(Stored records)
◇ ◇ ◇ ◇ ◇

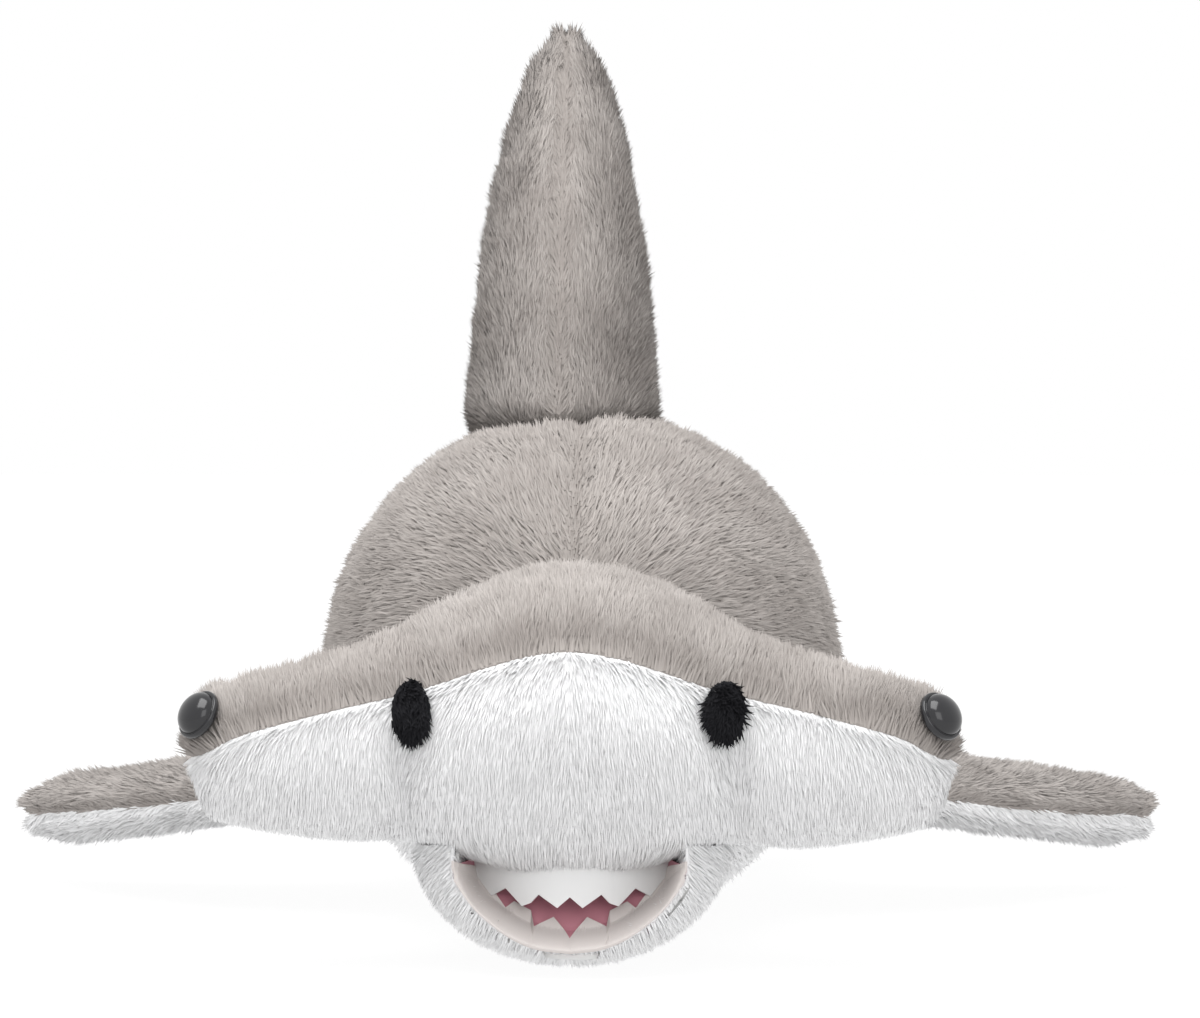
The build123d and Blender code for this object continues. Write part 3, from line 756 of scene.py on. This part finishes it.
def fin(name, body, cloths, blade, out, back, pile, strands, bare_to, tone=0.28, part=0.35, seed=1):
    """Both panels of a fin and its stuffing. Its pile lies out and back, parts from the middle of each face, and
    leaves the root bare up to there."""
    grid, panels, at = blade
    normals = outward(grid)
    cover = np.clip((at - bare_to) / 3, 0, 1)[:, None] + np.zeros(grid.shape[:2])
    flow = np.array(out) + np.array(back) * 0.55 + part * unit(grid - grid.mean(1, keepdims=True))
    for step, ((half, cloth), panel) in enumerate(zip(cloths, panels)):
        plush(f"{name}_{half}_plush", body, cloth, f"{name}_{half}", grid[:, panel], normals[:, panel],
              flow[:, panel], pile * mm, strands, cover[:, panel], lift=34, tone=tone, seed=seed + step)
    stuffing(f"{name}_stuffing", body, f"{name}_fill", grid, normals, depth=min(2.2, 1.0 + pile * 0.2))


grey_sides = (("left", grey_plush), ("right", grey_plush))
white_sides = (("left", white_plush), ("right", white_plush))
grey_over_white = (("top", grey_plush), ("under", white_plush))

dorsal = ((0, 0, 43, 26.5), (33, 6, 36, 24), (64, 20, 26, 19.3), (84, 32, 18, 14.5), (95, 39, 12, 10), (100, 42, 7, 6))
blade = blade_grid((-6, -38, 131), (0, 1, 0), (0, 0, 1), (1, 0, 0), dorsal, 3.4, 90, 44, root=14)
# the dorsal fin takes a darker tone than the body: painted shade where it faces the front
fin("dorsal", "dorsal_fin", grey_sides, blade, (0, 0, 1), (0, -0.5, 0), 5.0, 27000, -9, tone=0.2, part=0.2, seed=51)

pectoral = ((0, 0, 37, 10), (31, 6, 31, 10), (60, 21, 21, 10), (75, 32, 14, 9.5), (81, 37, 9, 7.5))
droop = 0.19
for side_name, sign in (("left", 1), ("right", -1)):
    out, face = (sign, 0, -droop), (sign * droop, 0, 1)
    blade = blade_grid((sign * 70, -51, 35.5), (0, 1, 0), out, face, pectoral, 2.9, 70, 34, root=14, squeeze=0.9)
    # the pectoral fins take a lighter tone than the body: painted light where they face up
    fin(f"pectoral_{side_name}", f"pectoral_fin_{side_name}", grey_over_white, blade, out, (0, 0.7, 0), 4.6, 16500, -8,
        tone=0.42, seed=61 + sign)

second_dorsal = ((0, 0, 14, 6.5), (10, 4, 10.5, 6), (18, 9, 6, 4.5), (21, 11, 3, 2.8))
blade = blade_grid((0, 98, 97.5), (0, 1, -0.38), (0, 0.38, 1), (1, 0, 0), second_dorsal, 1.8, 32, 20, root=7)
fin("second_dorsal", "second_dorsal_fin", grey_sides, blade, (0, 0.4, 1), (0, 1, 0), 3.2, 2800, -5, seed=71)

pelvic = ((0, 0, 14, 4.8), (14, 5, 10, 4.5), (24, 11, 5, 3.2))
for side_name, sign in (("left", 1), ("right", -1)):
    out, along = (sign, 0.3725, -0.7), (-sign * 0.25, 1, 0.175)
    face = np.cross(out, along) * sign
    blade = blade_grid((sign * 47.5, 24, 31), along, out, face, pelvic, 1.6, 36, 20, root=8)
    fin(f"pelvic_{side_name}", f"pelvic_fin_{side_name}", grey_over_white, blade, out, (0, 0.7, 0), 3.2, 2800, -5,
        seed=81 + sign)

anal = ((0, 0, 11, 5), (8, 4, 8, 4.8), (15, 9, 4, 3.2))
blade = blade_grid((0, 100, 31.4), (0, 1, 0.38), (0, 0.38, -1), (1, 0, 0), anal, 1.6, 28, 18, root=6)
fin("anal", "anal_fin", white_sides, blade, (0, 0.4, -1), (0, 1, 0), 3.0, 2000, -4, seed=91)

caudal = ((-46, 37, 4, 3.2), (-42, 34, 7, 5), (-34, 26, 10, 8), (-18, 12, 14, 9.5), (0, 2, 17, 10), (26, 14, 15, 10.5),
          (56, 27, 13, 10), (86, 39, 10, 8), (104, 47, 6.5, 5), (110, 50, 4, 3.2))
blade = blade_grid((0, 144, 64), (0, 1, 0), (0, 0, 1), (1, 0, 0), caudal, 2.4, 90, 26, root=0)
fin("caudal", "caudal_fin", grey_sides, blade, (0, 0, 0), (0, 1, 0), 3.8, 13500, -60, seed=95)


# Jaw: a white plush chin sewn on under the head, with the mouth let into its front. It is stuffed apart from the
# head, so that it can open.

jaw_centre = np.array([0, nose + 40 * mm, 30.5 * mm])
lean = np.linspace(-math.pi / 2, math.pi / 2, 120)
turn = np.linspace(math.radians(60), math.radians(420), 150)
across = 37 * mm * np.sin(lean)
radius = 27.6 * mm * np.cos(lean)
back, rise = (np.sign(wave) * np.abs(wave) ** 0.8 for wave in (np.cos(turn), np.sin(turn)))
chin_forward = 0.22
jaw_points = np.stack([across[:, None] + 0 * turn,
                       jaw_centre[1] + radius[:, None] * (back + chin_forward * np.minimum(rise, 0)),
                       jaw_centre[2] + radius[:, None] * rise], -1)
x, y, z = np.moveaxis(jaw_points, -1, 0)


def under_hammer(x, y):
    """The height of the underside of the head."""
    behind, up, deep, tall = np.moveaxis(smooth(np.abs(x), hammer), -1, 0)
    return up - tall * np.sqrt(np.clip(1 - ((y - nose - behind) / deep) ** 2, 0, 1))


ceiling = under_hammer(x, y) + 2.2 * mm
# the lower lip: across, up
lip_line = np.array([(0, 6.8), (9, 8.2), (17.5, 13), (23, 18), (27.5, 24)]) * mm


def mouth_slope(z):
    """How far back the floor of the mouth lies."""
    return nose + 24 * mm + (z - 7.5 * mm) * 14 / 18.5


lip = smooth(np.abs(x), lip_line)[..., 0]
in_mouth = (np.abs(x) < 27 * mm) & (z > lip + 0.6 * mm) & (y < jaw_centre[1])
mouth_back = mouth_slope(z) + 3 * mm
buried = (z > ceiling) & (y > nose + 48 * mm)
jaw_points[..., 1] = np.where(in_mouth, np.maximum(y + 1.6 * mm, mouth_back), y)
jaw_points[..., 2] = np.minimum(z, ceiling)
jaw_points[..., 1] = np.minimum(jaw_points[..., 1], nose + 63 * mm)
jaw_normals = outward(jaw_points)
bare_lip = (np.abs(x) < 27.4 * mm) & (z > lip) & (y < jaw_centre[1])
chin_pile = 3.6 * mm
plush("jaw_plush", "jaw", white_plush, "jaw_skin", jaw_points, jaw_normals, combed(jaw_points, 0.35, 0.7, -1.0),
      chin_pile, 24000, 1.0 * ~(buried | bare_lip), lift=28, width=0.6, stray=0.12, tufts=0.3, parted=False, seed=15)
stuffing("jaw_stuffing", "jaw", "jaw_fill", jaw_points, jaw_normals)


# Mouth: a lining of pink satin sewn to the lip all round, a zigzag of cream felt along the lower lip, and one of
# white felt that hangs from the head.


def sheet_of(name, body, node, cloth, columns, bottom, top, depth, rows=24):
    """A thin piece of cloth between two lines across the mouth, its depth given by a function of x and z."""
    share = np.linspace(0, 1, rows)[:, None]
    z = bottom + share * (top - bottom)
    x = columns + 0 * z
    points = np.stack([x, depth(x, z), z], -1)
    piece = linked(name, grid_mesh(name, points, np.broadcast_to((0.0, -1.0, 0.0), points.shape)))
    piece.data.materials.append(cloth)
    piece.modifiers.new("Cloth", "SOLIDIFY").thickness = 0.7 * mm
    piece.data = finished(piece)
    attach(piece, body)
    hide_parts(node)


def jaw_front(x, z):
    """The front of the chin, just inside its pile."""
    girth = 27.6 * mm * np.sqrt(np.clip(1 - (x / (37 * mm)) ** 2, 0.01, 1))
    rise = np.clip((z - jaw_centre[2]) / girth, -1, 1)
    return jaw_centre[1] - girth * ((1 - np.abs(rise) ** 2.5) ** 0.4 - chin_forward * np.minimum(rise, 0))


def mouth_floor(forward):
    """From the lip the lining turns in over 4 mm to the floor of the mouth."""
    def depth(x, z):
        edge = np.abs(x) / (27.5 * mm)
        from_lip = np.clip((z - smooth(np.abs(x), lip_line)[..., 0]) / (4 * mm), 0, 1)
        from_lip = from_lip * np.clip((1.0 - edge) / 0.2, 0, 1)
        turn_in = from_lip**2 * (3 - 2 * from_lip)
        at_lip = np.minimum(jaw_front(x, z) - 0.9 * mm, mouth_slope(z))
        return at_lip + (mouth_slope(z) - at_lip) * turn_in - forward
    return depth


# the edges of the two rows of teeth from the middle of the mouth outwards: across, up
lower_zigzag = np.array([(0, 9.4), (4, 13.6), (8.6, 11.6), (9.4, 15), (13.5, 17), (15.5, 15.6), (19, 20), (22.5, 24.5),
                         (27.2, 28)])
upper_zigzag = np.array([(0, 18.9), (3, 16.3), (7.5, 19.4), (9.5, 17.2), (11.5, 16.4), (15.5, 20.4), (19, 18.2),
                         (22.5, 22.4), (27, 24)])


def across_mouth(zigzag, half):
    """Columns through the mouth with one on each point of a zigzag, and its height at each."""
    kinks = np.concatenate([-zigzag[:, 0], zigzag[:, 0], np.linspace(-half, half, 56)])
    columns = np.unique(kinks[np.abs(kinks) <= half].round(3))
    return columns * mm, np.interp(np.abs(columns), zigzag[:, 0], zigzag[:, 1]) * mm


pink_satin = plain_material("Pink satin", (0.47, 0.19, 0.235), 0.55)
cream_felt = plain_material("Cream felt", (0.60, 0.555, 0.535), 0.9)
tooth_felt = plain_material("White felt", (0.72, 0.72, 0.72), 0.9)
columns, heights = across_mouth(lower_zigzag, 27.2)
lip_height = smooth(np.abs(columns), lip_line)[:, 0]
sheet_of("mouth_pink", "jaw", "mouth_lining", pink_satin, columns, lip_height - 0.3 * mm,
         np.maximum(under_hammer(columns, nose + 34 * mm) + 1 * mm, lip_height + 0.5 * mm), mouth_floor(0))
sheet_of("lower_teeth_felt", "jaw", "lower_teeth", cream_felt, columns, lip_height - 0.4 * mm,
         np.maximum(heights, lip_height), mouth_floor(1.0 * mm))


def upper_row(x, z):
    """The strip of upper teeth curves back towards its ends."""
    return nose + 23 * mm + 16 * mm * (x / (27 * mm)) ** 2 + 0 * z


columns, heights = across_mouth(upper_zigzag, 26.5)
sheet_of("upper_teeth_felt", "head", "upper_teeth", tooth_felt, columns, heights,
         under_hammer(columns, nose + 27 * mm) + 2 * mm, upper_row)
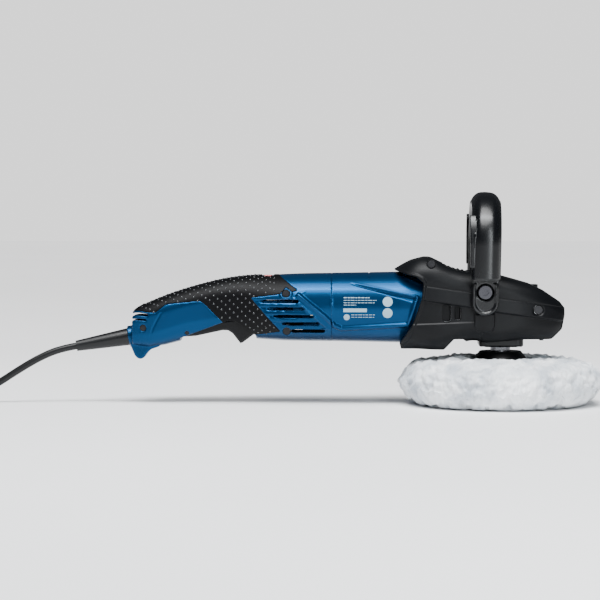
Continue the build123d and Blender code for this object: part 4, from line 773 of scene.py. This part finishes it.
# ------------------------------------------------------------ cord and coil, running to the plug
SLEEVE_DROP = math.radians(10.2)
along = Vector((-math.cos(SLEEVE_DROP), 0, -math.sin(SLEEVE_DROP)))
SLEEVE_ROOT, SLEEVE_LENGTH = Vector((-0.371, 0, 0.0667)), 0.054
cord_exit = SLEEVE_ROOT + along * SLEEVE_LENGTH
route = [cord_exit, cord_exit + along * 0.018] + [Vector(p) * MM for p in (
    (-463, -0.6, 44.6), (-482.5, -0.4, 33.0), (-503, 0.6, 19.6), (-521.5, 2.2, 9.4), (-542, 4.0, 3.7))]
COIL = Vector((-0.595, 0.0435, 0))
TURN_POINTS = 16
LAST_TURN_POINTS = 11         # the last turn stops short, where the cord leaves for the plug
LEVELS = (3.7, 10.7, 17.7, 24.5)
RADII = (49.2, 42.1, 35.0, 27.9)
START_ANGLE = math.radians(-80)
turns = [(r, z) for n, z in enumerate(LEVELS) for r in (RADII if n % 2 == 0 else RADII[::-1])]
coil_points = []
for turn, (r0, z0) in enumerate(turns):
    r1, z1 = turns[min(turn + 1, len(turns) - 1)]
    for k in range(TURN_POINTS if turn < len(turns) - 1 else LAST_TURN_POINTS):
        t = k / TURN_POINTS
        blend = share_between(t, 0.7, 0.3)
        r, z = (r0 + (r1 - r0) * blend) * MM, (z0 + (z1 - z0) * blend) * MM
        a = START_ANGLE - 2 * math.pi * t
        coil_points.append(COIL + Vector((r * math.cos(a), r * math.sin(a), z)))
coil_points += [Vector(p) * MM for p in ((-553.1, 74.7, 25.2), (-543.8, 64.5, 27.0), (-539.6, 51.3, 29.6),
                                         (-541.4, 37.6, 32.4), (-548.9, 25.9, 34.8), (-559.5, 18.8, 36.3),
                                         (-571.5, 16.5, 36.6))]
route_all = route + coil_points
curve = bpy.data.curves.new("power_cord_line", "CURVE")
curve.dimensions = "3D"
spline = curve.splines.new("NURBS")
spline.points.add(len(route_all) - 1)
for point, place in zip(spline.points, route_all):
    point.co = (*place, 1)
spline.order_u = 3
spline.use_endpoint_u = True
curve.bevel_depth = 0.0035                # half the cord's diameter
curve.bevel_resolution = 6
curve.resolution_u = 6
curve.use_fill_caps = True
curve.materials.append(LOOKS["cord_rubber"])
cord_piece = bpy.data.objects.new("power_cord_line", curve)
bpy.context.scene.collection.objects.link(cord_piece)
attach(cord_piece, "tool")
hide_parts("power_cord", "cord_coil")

◇ ◇ ◇ ◇ ◇

§ **EXERCISE TASK**: Retype exactly what runs from the line containing "hide_parts(node)" through the line containing "return jaw_centre[1] - girth", both lines included, and stop there.

§ **CORRECT ANSWER**:
    hide_parts(node)


def jaw_front(x, z):
    """The front of the chin, just inside its pile."""
    girth = 27.6 * mm * np.sqrt(np.clip(1 - (x / (37 * mm)) ** 2, 0.01, 1))
    rise = np.clip((z - jaw_centre[2]) / girth, -1, 1)
    return jaw_centre[1] - girth * ((1 - np.abs(rise) ** 2.5) ** 0.4 - chin_forward * np.minimum(rise, 0))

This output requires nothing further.